====== Data supplied

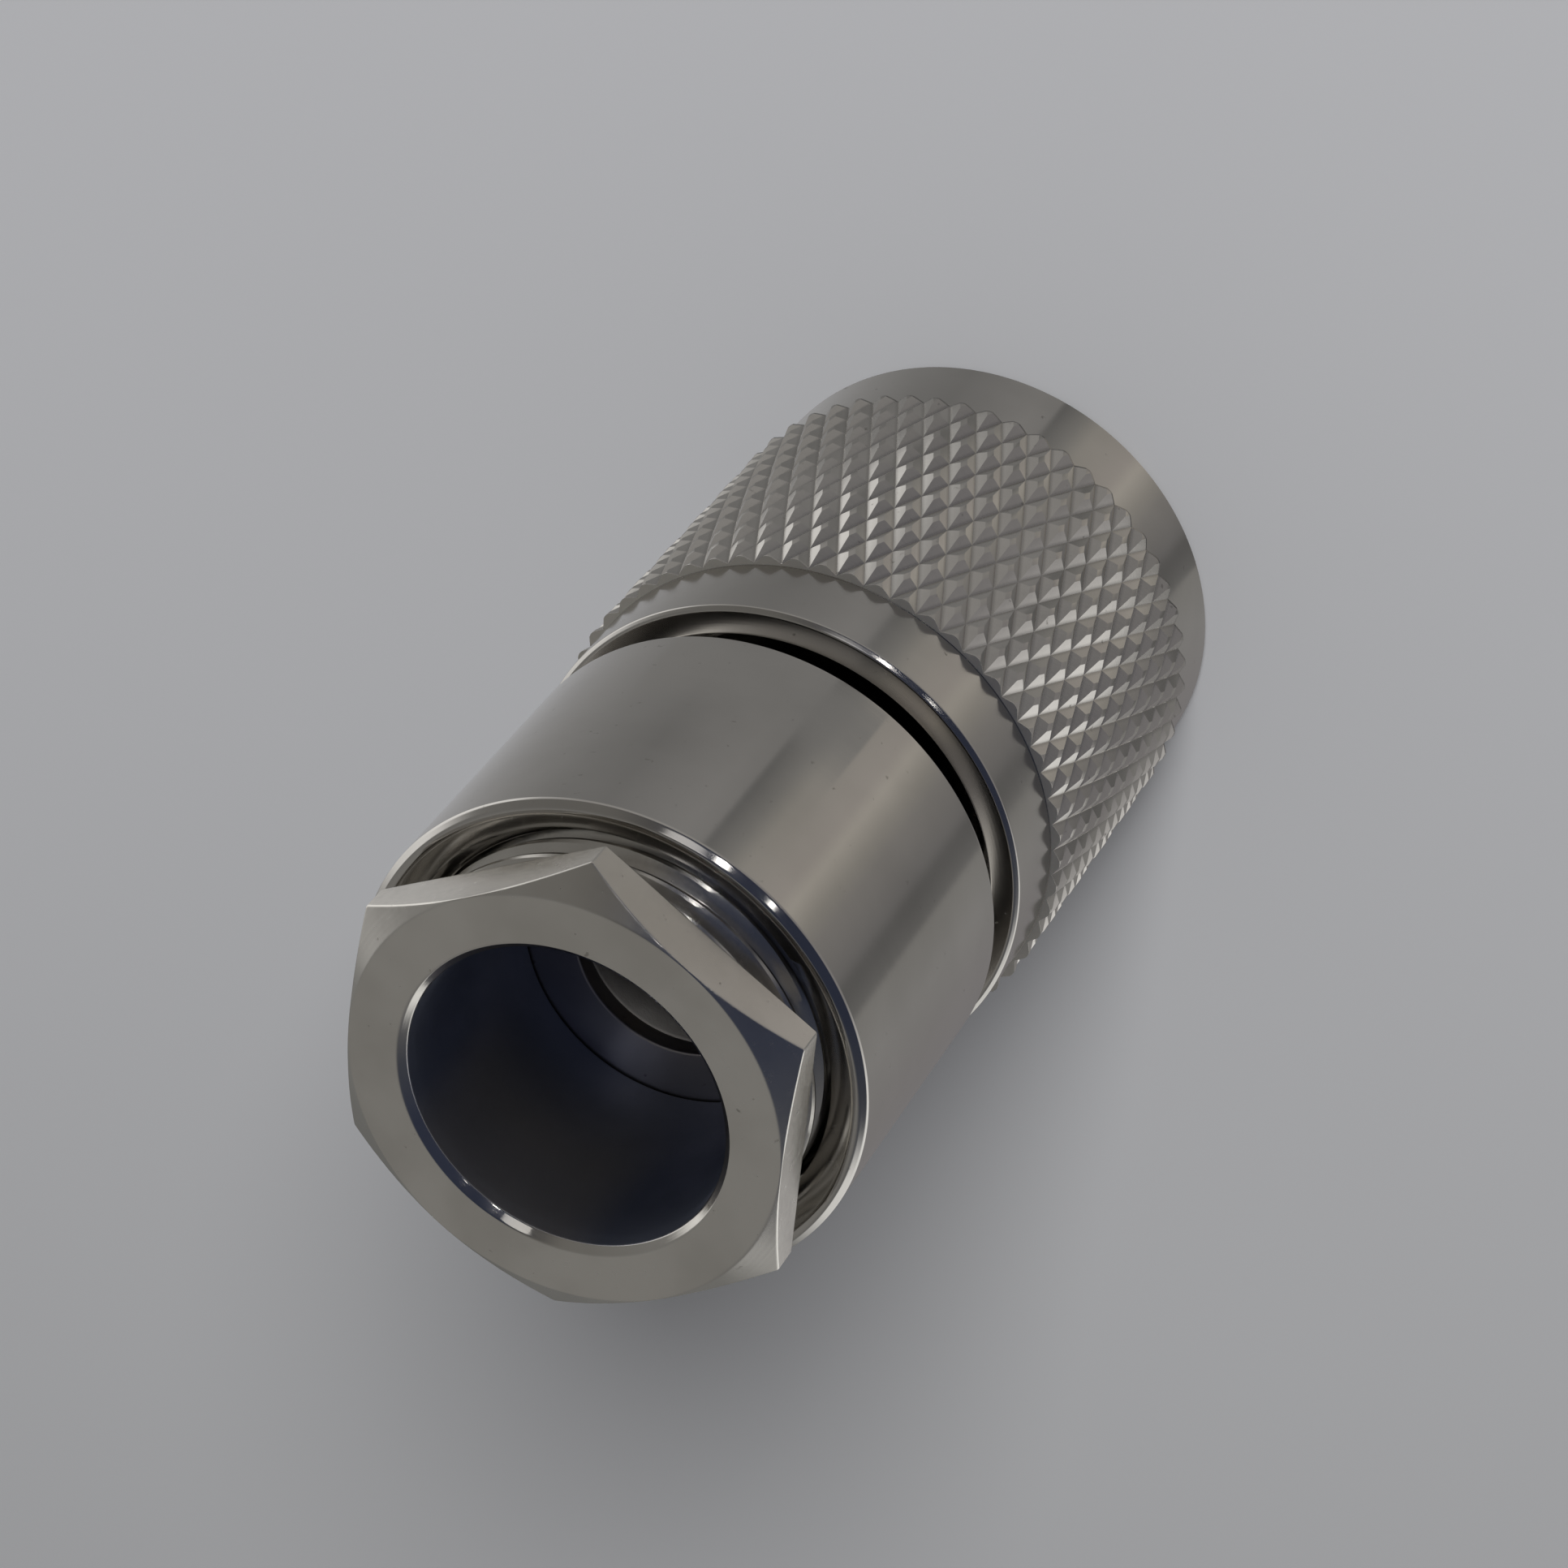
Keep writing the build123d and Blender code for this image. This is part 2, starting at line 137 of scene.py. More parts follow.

============
====== Data supplied

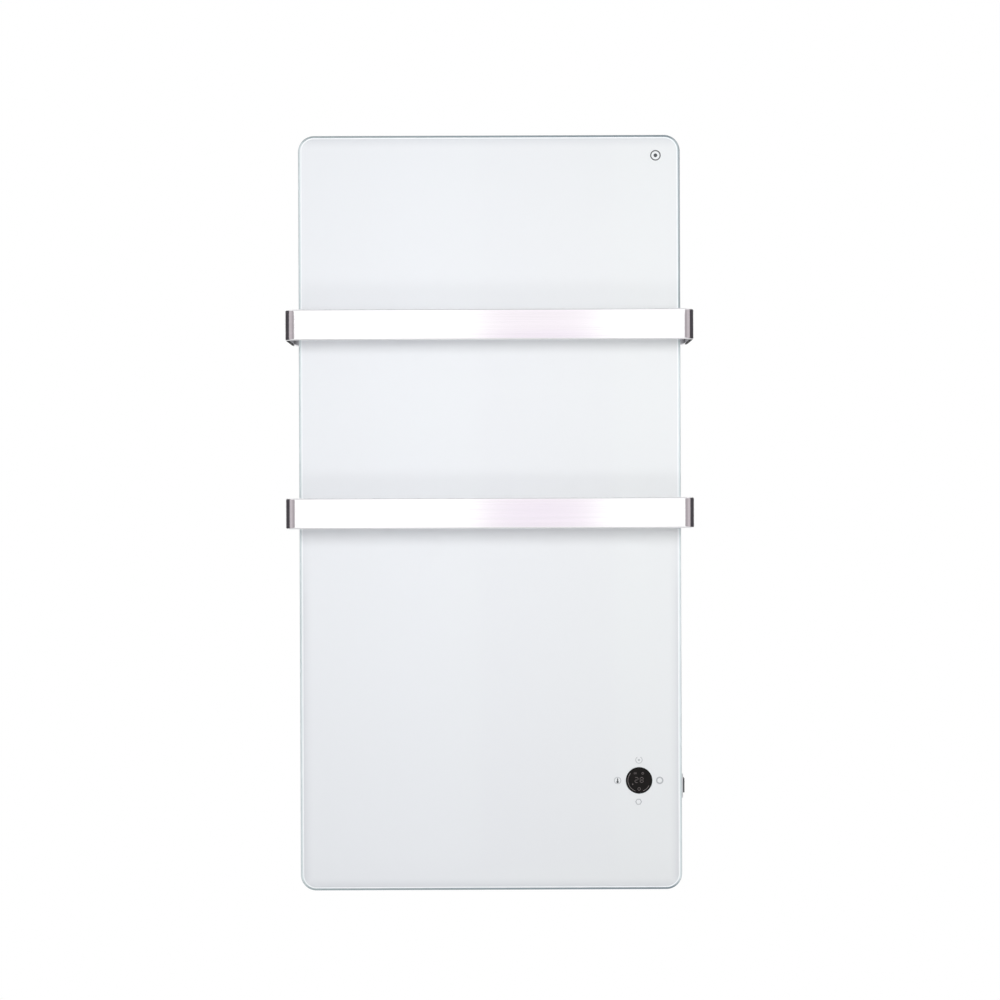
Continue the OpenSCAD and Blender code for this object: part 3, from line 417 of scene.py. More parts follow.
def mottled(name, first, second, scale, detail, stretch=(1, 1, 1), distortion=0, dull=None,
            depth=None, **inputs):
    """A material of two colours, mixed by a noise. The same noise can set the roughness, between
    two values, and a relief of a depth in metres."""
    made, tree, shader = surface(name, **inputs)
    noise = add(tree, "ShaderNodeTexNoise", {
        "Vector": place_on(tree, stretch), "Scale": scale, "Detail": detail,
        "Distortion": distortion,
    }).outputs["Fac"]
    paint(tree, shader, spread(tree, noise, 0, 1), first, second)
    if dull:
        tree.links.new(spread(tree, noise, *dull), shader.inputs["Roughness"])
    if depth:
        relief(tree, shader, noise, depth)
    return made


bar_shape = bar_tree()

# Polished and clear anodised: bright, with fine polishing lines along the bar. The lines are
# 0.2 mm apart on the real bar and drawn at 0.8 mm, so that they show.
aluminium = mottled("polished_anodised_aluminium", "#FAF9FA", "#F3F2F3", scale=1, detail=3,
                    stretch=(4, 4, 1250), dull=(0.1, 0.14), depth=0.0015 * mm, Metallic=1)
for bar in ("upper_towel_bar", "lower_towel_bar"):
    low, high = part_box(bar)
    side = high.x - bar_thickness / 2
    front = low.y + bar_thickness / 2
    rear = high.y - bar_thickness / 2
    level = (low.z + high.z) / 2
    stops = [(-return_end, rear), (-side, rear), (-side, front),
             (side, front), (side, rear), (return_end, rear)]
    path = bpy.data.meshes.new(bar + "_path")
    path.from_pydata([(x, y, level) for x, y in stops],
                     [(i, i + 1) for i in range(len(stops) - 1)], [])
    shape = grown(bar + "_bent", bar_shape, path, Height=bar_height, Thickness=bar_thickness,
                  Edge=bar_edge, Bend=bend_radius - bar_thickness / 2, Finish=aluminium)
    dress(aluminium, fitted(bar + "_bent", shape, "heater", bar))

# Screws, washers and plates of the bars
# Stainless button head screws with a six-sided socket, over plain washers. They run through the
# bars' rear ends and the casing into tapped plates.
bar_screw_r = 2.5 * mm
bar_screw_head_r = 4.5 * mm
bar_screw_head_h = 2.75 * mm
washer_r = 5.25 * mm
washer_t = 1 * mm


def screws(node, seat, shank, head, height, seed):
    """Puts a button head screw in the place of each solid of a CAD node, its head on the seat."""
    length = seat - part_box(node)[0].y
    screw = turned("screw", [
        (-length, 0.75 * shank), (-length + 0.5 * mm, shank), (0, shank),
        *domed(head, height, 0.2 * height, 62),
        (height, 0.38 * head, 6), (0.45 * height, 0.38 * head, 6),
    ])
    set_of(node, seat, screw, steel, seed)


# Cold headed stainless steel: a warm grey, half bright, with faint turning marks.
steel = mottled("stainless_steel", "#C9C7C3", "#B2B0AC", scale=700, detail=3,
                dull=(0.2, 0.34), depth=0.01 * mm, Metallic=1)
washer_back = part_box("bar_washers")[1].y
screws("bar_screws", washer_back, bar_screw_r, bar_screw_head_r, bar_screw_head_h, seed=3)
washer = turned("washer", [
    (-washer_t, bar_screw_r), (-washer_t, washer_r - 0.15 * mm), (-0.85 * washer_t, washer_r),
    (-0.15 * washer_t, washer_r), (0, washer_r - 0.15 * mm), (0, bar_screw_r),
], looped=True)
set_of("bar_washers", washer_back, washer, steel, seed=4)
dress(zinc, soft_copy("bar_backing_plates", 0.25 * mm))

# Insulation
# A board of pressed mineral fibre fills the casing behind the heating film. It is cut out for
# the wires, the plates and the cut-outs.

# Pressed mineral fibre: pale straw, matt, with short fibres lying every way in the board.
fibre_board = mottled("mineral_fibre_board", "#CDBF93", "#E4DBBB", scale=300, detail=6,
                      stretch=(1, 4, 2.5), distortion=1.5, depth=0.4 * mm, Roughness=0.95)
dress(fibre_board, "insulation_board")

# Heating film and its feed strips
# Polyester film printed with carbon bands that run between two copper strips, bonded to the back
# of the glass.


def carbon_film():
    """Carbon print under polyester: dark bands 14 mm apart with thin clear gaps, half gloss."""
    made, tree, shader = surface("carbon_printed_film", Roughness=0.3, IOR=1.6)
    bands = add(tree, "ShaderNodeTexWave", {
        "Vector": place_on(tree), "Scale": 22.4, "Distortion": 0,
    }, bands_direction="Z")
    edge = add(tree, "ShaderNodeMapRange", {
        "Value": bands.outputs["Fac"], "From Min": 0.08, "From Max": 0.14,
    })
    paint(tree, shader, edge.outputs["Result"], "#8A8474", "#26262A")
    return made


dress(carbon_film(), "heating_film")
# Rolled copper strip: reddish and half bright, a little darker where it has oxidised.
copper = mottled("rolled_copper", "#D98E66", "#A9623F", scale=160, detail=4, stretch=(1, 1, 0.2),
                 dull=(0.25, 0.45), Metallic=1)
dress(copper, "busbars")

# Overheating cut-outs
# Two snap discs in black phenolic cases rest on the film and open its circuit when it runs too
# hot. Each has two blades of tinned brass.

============

Only the lines from the one containing "length = seat - part_box(node)[0].y" through the one containing "0.25 * mm))" are to be extracted, exactly as they appear, with both ends included.

#### Result:
    length = seat - part_box(node)[0].y
    screw = turned("screw", [
        (-length, 0.75 * shank), (-length + 0.5 * mm, shank), (0, shank),
        *domed(head, height, 0.2 * height, 62),
        (height, 0.38 * head, 6), (0.45 * height, 0.38 * head, 6),
    ])
    set_of(node, seat, screw, steel, seed)


# Cold headed stainless steel: a warm grey, half bright, with faint turning marks.
steel = mottled("stainless_steel", "#C9C7C3", "#B2B0AC", scale=700, detail=3,
                dull=(0.2, 0.34), depth=0.01 * mm, Metallic=1)
washer_back = part_box("bar_washers")[1].y
screws("bar_screws", washer_back, bar_screw_r, bar_screw_head_r, bar_screw_head_h, seed=3)
washer = turned("washer", [
    (-washer_t, bar_screw_r), (-washer_t, washer_r - 0.15 * mm), (-0.85 * washer_t, washer_r),
    (-0.15 * washer_t, washer_r), (0, washer_r - 0.15 * mm), (0, bar_screw_r),
], looped=True)
set_of("bar_washers", washer_back, washer, steel, seed=4)
dress(zinc, soft_copy("bar_backing_plates", 0.25 * mm))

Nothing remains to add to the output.